Political Strategy for a Permanent Democratic Majority

Poll Taken – Poll Reported Gap A Problem

The latest L.A. Times – Bloomberg Poll, taken 12/20-23 and the 26th, shows a statistical dead heat between Democrats Obama, Edwards and Clinton in Iowa and between Obama and Clinton In New Hampshire. On the GOP side the poll has Huckabee ahead in Iowa and McCain challenging Romney in New Hampshire, according to Janet Hook’s L.A. Times report.
The horse race polls are increasingly valuable for predictions in the closing days of the last week before primary season begins. However, supporters of these candidates would be wise to hold the high fives for a bit, because the 12/27 Bhutto assassination and the fallout in Pakistan could influence the choices of IA and NH voters. Here we have a classic example of how a late-breaking event can make the horse race numbers suddenly seem kind of dicey.

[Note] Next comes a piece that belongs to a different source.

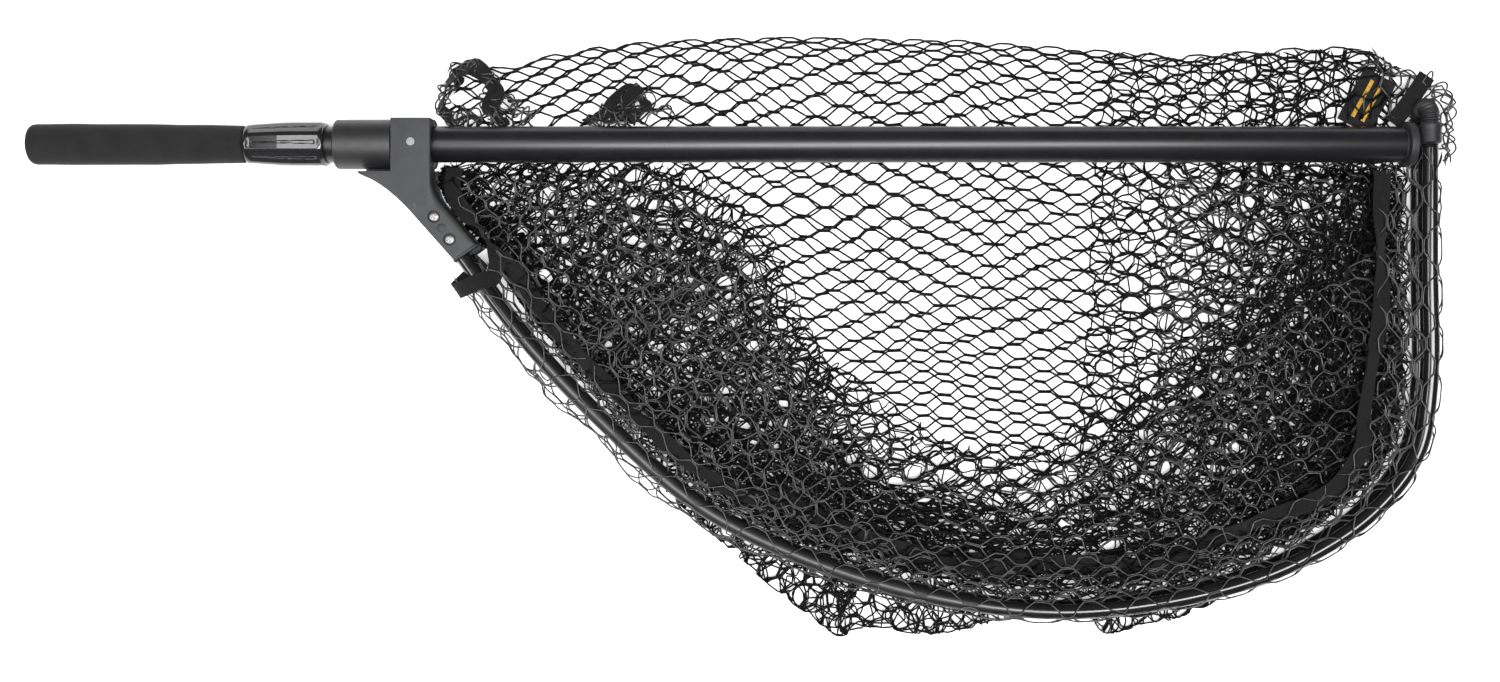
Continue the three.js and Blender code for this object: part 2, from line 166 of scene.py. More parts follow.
class Rail:
    """A plane curve with arc length, inward normals and signed distance."""

    def __init__(self, points):
        self.fill(even(centripetal(points), 500))

    def fill(self, line):
        self.p = line
        self.s = distances(line)
        self.length = self.s[-1]
        t = np.gradient(line, axis=0)
        t /= np.linalg.norm(t, axis=1)[:, None]
        self.n = np.stack([-t[:, 1], t[:, 0]], axis=1)
        return self

    def turned_back(self):
        """The same curve the other way round, so that its inner side is its other side."""
        return self.fill(self.p[::-1])

    def moved(self, away):
        """The same curve, set back to its inner side."""
        return Rail.__new__(Rail).fill(self.p + self.n * away)

    def at(self, s):
        pick = [np.interp(s, self.s, self.p[:, k]) for k in (0, 1)]
        pick += [np.interp(s, self.s, self.n[:, k]) for k in (0, 1)]
        return pick

    def nearest(self, x, y):
        """The points as rows, the curve's sample nearest to each, and the way from it."""
        q = np.stack([np.ravel(x), np.ravel(y)], axis=1)
        j = np.empty(len(q), int)
        for i in range(0, len(q), 20000):
            part = q[i : i + 20000]
            gap = (part**2).sum(1)[:, None] + (self.p**2).sum(1)[None] - 2 * part @ self.p.T
            j[i : i + 20000] = gap.argmin(1)
        return q, j, q - self.p[j]

    def distance(self, x, y):
        """Distance inwards from the curve, and the arc length of the nearest point."""
        _, j, away = self.nearest(x, y)
        d = np.linalg.norm(away, axis=1) * np.sign((away * self.n[j]).sum(1))
        return d.reshape(np.shape(x)), self.s[j].reshape(np.shape(x))

    def folded(self, x, y, soft):
        """The points turned over at the curve onto its inner side, and their old distance."""
        q, j, away = self.nearest(x, y)
        d = (away * self.n[j]).sum(1)
        q = q + self.n[j] * (np.sqrt(d**2 + soft**2) - soft - d)[:, None]
        return [part.reshape(np.shape(x)) for part in (q[:, 0], q[:, 1], d)]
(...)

It’s not hard to imagine a host of questions about the impact of the Bhutto assassination on the IA and NH primaries: In the event of the possible ‘meltdown’ in Pakistan noted by Ed yesterday, will voters now look for more foreign policy experience, since Pakistan is a nuclear power? If so, what will that do to the Obama and Huckabee surges? Or Romney’s lead? Will Clinton benefit? As a veteran U.S. Senator, Will McCain be helped, as the Republican “best at fighting terrorism and protecting national security” in the poll, or hurt as a gung ho Iraq hawk? How much will it help Senate Foreign Relations Committee Chairman Biden, who held a press conference yesterday showcasing his expertise on Pakistan? Will Huckabee’s gaffe — his inaccurate statement about Pakistan being under marshall law, which was lifted two weeks ago, clip the wings off his surge. (For a good round-up of the Democratic presidential candidates’ comments on the Bhutto assassination, see here and here.)
The Bhutto assassination may have no real effect on the early primaries. However, all of the aforementioned questions cast a measure of doubt about the shelf-life of the poll’s findings. One or more of the candidates in both fields could get a little bump or clip, which might provide a margin of victory or defeat, translating into bold headlines coast to coast. Small world.